Ban on entry of women in Sabarimala is patriarchal: SC

Why in the news ?
  • The Supreme Court on Tuesday made it clear that the ban on entry of women in the age group of 10-50 years into the Sabarimala temple would be tested on “constitutional ethos”.
  •  SC asked the temple board to establish that the restriction was an “essential and integral” part of religious faith.
Background
  • The Sabarimala temple does not allow women between the ages of 10 and 50 to enter its inner sanctum, a practice defended by the Travancore Devaswom Board.
  • In April 2017, the board said women who want to offer prayers in the temple’s inner sanctum must carry proof of age.
  • In 2006, the Indian Young Lawyers Association filed a writ petition saying the restriction was unconstitutional.
  • After some occasional hearings by various judges, the plea was referred to a three-judge bench in 2008, and finally taken up for hearing in January 2016.
  • In October 2017, a three-judge bench headed by Misra referred the matter to the Constitution bench.
  • The Constitution bench is considering whether the practice is discriminatory and, therefore, in violation of the right to equality before law, protection from religious discrimination and the fundamental rights enshrined in the Constitution, or whether it qualifies as an “essential religious practice” under Article 25, which allows grants every citizen the freedom to follow one’s religion in a manner one chooses.
Travancore Devaswom Board's stand
  • The Travancore Devaswom Board asserted that the practice of permitting only very young and old women to Sabarimala temple is there since antiquity and the Supreme Court should not venture to disturb it.
  • The board running Kerala’s Sabarimala temple, defended the restrictions it imposes on the entry of women, claiming that some other temples deny entry to men.
  • It said the ban on the entry of women in the temple was not gender specific as it barred women of a particular age group and there was the notion of “purity” attached to it.

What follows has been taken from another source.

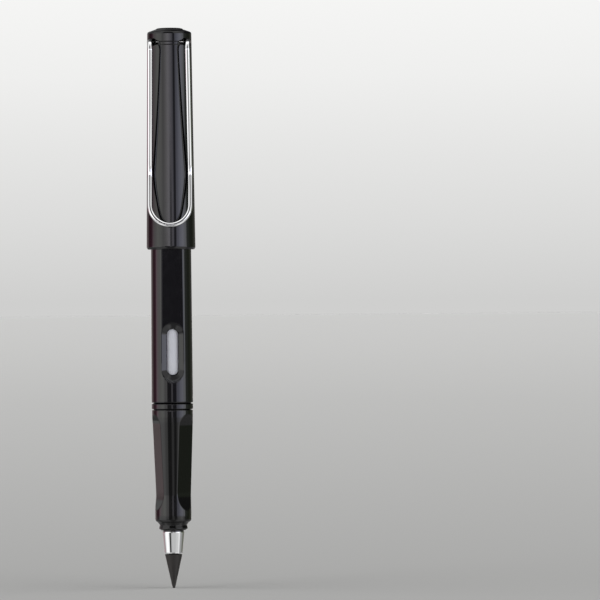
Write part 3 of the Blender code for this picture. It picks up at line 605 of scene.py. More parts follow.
def moulded_black(name, colour, polish, scuffing, dust_share, wave):
    """Moulded black plastic: polished, faintly wavy, with hairline scuffs and a little dust."""
    material, tree, shader = new_material(name, colour)
    skin = use_group(tree, SKIN, Wave_Scale=wave)
    dust = use_group(tree, DUST, Share=dust_share)
    set_inputs(tree, shader, {
        "Base Color": blend(tree, dust["Mask"], colour, DUST_COLOUR),
        "Roughness": scuffed(tree, skin, polish, scuffing, 0.25),
    })
    bump(tree, shader, skin["Height"], 0.004 * MM)
    return material


def chrome(name, polish):
    """Bright chromed metal with a little haze and hairlines."""
    material, tree, shader = new_material(name, (0.84, 0.845, 0.85), metallic=1.0)
    skin = use_group(tree, SKIN, Wave_Scale=500.0, Grain=0.05)
    set_inputs(tree, shader, {"Roughness": scuffed(tree, skin, polish, 0.6, 0.12)})
    bump(tree, shader, skin["Height"], 0.0006 * MM)
    return material


def graphite_alloy():
    """The tip's alloy: dull, dark and warm, with turning rings and a rubbed, shinier end."""
    material, tree, shader = new_material("graphite_alloy", (0.065, 0.058, 0.055), metallic=0.35)
    skin = use_group(tree, SKIN, Wave_Scale=900.0, Grain_Scale=9000.0, Grain=0.8)
    rings = use_group(tree, TURNING, Lines=5200.0)
    parts = add_node(tree, "ShaderNodeSeparateXYZ", {"Vector": object_points(tree)})
    rubbed = spread(tree, parts.outputs["Z"], 1.0, 0.0, 0.4 * MM, 2.2 * MM)
    dull = spread(tree, skin["Polish"], 0.46, 0.6)
    set_inputs(tree, shader, {
        "Base Color": blend(tree, skin["Polish"], (0.029, 0.026, 0.025), (0.056, 0.050, 0.047)),
        "Roughness": compute(tree, "SUBTRACT", dull, spread(tree, rubbed, 0.0, 0.16, 0.0, 1.0)),
    })
    first = bump(tree, shader, skin["Height"], 0.012 * MM)
    bump(tree, shader, rings["Height"], 0.012 * MM, below=first)
    return material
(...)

  • Advocate representing Devaswom Board said SC cannot unsettle this practice in a writ petition and that too when no one has complained that they were prevented entry into the temple,and argued that the SC couldn't decide what is essential religious practice.
Supreme Court's stand
  • A five judge Constitution bench headed by Chief Justice Dipak Misra was apparently not in agreement with the argument of the Travancore Devaswom Board running the over 800-year-old Lord Ayyappa temple that the “practice and belief” that have continued uninterrupted cannot be tested on the ground of “modern ethos”.
  • “Not modern ethos, but constitutional ethos. Modern notions keep changing. After 1950 (when the Constitution came into being), everything should conform to constitutional principles and ethos,” the bench said.
  • The bench also told senior advocate A M Singhvi, representing the temple board that it will have to establish that banning the entry of women was “essential and integral” part of the religious belief.
  • Supreme Court now recently said that Ban on entry of women of a certain age group at the Sabarimala temple is based on the “patriarchal” belief that the dominant status of a man in society makes him capable of austerity, while a woman, who is only a “chattel of a man,” is incapable of remaining pure for the 41 days of penance before the pilgrimage.